Hire an elder pro. When it comes to caregiving “knowledge is power” takes on an even bigger role. An hour with a professional elder attorney, insurance specialist, estate planner, geriatric specialist that can assess where they are now and how to help them plan for the future will be the invaluable gift that keeps giving.
The gift of Professional Respite. Everyone tosses the word respite around to family caregivers not realizing that not everyone qualifies for this unless they meet certain eligibility factors. Worse even when you do, funding and availability can be non-existent. Call a home health agency and ask them if they’re willing to create a respite package that would include (for example) 2 hour weekly respite visits.
Gift cards. Sometimes simple is best, I know everyone says it’s impersonal. My opinion is a gift card, especially ones that don’t define the store to shop at is always a win. It’s like a tiny piece of indulgence a person rarely gives themselves tucked in a drawer or purse.

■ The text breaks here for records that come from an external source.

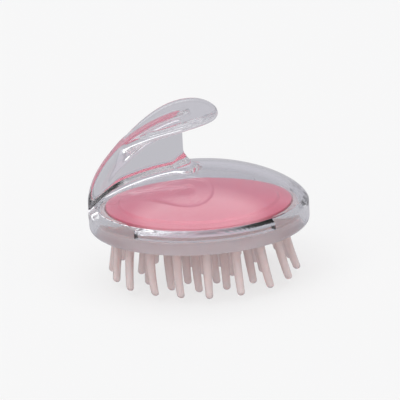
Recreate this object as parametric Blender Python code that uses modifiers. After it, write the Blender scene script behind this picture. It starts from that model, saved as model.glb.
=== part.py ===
"""Scalp massager brush: a clear domed shell with a hook handle, a coloured plate inside it, and a soft
pad with flaring tines underneath. The origin is on the floor under the middle of the brush, +Z is up and
the handle's free end points along +X."""

import math

import bpy
import bmesh
from mathutils import Matrix, Vector

MM = 0.001
CUT = 1.0 * MM  # how far a cutter runs past the surface it opens

# Clear body, turned about Z
BODY_R = 42.5 * MM
RIM_Z = 21.2 * MM  # underside of the rim
RIM_EDGE_R = 40.4 * MM  # where the flat underside ends and the rounding starts
WAIST_Z = (24.2 * MM, 29.0 * MM)  # the straight, widest stretch of the skirt
CROWN_Z = 44.3 * MM
CROWN_POWERS = (1.13, 1.33)  # shape of the dome: radius and height against the cosine and sine of one angle
DOME_STEPS = 18
RIM_STEPS = 5
TURN_STEPS = 60

# Hollow: a dome down to a curved shoulder, and a straight skirt with four recesses and four lugs for the pad
CAVITY_R = 39.1 * MM
CAVITY_Z = 42.4 * MM
CAVITY_STEPS = 16
SHOULDER_R = (38.3 * MM, 41.3 * MM)  # inner end of the shoulder's curve, and its outer end in a recess
SHOULDER_TOP_Z = 29.98 * MM
SHOULDER_SLOPES = (0.433, 0.07, 0.46)  # how the shoulder falls outwards: evenly, growing, and at its very end
SHOULDER_POWER = 5.5
SHOULDER_STEPS = 6
RECESSES = ((270, 39), (0, 30), (90, 39), (180, 30))  # middle and half of each recess, in degrees from +X
LUGS = ((40.5, 6.5), (139.5, 6.5), (220.5, 6.5), (319.5, 6.5))  # snap lugs between them: middle and half
LUG_R = 38.1 * MM
LUG_Z = (26.5 * MM, 27.6 * MM)  # the recesses end at the same height as the lugs
LUG_BEVEL = 0.35 * MM
WALL_PROBE = 0.01  # degrees either side of a section, to find what the wall has there
WELD = 0.0001 * MM

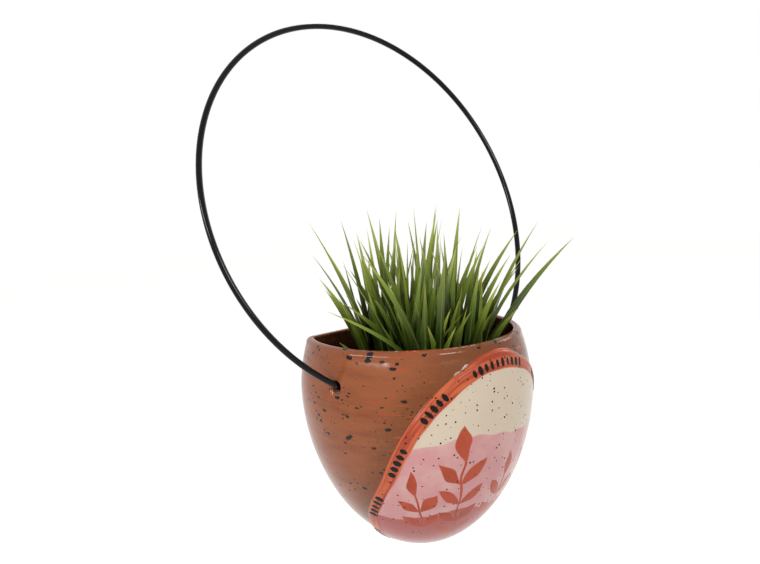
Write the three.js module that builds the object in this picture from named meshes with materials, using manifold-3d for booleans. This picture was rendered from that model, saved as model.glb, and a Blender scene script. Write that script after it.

The gift of YOUR time. I saved the best for last, though it requires knowing the person well. Caregiving becomes a very isolating experience in too many ways to discuss here. So many changes and concessions are made that just the one on one human connection gets lost. Roll your sleeves up, head on over there and remind that person that they are so much more than a caregiver. They are someone worthy of your most valuable resource…time.